Only lines holding the string "Write" are wanted; copy each one from the material.

Data extracted from a collection
== == ==
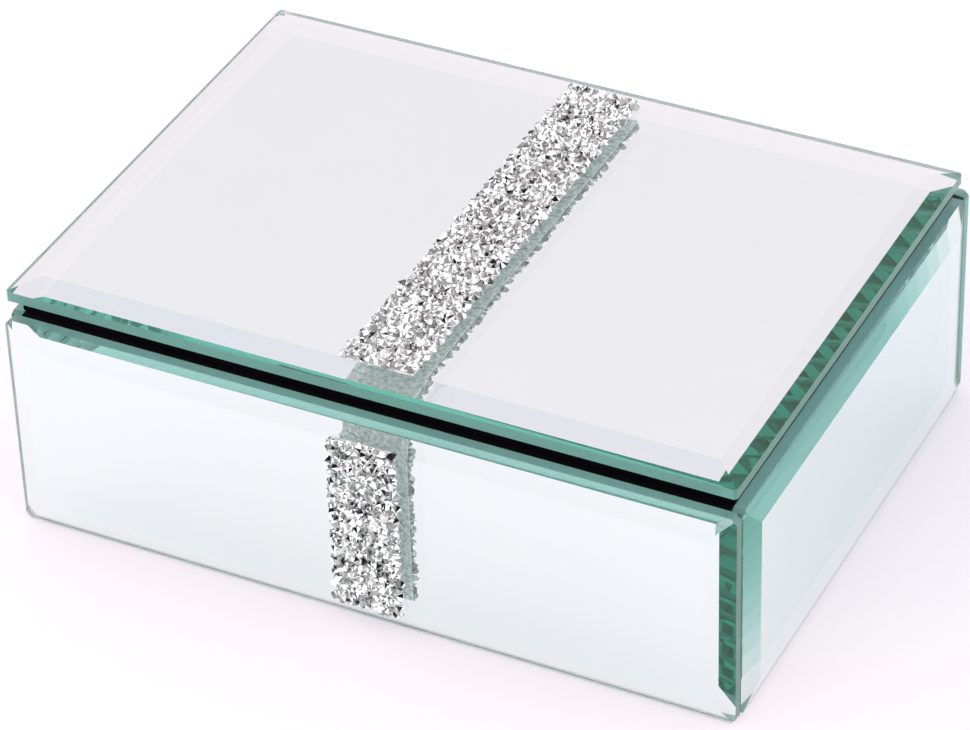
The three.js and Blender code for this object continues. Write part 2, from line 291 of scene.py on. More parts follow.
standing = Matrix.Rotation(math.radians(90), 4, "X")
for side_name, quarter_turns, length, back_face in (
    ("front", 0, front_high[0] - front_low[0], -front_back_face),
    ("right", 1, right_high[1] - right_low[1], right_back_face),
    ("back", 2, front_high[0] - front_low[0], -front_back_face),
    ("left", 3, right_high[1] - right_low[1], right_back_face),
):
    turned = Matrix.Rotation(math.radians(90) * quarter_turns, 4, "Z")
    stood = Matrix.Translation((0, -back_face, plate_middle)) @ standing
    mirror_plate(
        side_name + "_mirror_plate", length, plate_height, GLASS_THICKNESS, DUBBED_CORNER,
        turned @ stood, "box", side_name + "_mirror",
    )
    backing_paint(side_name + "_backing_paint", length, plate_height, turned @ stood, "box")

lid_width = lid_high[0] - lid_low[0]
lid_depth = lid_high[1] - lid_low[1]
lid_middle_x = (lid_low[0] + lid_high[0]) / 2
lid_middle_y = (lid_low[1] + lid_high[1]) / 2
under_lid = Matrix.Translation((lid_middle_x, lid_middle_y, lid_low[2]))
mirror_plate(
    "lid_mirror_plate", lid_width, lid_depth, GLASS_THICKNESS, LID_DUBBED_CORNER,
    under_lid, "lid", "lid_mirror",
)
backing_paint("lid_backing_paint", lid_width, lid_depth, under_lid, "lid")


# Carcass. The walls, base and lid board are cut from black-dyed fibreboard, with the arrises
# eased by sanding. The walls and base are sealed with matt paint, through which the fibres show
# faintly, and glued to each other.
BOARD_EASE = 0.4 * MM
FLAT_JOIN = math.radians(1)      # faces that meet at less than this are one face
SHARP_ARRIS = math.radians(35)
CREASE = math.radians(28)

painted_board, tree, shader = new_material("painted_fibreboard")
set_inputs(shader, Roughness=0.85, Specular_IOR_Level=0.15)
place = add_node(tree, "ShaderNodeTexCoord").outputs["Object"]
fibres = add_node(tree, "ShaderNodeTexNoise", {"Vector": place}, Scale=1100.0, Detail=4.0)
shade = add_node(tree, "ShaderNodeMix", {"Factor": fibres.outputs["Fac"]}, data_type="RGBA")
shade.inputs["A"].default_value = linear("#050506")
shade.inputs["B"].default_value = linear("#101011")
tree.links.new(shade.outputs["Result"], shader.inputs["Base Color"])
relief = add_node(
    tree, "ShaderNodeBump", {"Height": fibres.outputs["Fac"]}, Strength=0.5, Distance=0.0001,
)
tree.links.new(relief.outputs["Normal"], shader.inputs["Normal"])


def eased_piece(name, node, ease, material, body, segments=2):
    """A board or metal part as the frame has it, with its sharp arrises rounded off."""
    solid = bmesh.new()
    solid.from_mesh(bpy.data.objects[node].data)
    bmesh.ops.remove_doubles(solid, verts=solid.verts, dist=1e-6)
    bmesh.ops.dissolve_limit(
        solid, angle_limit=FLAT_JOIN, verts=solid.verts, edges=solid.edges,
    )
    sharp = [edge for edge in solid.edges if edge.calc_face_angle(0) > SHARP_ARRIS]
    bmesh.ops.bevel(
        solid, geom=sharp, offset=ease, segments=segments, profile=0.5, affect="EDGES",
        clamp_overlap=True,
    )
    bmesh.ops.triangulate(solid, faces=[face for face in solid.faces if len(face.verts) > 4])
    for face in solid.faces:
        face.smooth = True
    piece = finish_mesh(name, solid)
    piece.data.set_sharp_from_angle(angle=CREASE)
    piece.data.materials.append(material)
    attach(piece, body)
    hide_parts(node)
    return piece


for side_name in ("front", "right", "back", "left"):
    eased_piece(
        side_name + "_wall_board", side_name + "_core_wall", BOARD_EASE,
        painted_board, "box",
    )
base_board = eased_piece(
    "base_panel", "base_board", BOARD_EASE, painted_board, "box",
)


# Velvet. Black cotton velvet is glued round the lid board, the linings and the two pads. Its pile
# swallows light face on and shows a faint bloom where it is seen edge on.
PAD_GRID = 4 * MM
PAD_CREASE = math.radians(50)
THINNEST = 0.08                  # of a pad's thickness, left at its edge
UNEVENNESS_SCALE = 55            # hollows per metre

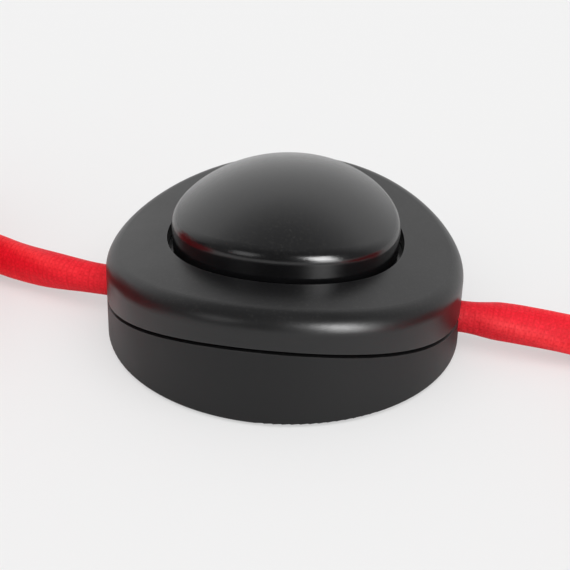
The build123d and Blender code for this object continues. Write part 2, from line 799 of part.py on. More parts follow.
== == ==
▶ [Solved exercise]
The three.js and Blender code for this object continues. Write part 2, from line 291 of scene.py on. More parts follow.
The build123d and Blender code for this object continues. Write part 2, from line 799 of part.py on. More parts follow.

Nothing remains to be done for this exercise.